ЛЕХАИМ - ежемесячный литературно-публицистический журнал и издательство.
[1]. Вышла в сборнике «Теоретические проблемы изучения литератур Дальнего Востока» (М., 1970).
[2]. См.: Журавлева А., Некрасов Вс. Пакет. М., 1996.
[3]. Вероятно, речь шла о переписке священника Сергия Желудкова с астрофизиком и правозащитником Кронидом Любарским (с участием ряда других корреспондентов), которая в ту пору ходила в самиздате, а позже вышла отдельным изданием под названием «Христианство и атеизм» (Брюссель, 1982). Письма Г. С. П. к Желудкову 1970-х гг. хранятся в фонде последнего в Государственном архиве РФ (ГА РФ. Ф. 10141. Оп. 1. Д. 64).
[4]. Соню Марголину, тогда — мэнээса-эколога, писавшую стихи, познакомил с Г. С. П. в конце 1970-х, кажется, я. Как и все мы тогда, она была истово влюблена в поэзию Мандельштама и жадно искала соответствующую среду и собеседников. Г. С. П. очень ее поддерживал и даже собирался писать к ее книге («Мировоззрение Осипа Мандельштама». Марбург, 1989) предисловие, но этот замысел не реализовался.
[5]. Скорее всего, Г. С. имеет в виду статью В. А. Швейцер «Дымшиц и Мандельштам» («Время и мы». 1979. № 45). По сути, это рецензия на мандельштамовский том «Библиотеки поэта» 1973 года, подготовленный Н. И. Харджиевым и открывающийся предисловием А. Л. Дымшица.
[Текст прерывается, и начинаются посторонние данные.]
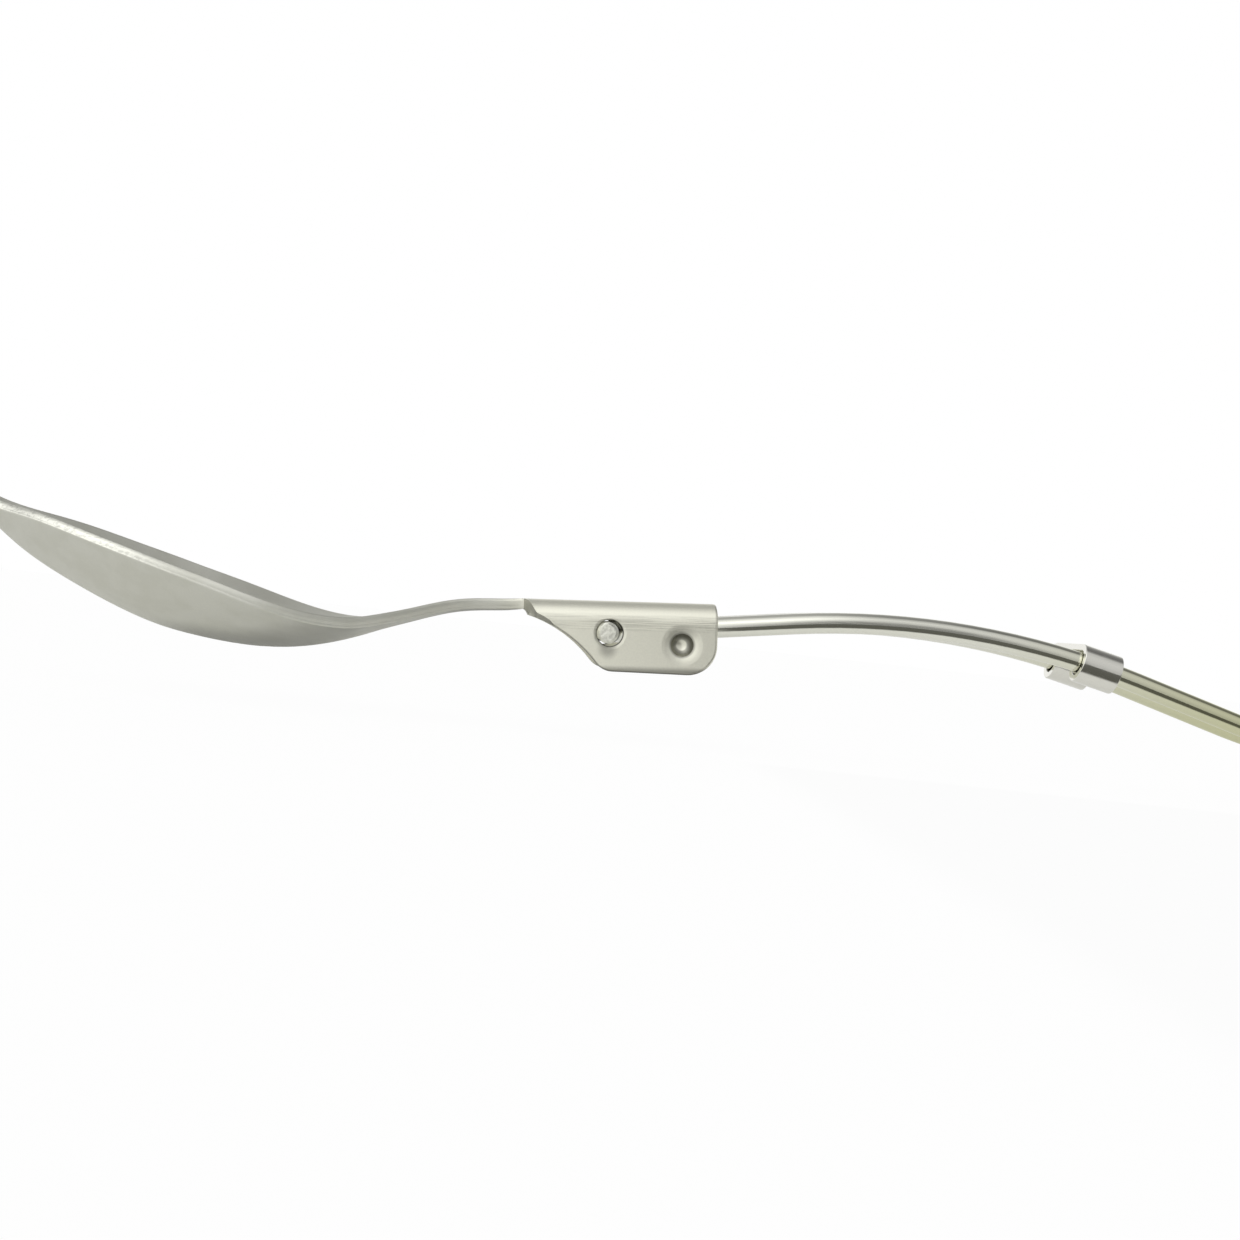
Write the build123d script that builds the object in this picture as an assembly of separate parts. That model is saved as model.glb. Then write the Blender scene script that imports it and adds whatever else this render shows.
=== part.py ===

Реакция Г. С. могла быть вызвана только агрессивностью тона, расцененной им как своеобразная «пена на губах». В том же 1979 году В. Швейцер опубликовала мандельштамовские переводы из старофранцузского эпоса со своим предисловием («Slavica Hierosolymitana». 1979. Vol. 4).
[6]. Речь идет о публикации А. А. Морозова «Мандельштам в записях дневника С. П. Каблукова» («Вестник Русского студенческого христианского движения». 1979. № 129).
[7]. Замечательное выступление Г. С. П. опубликовано в составе стенограммы этого вечера в сборнике «Аверинцев и Мандельштам» (М., 2011).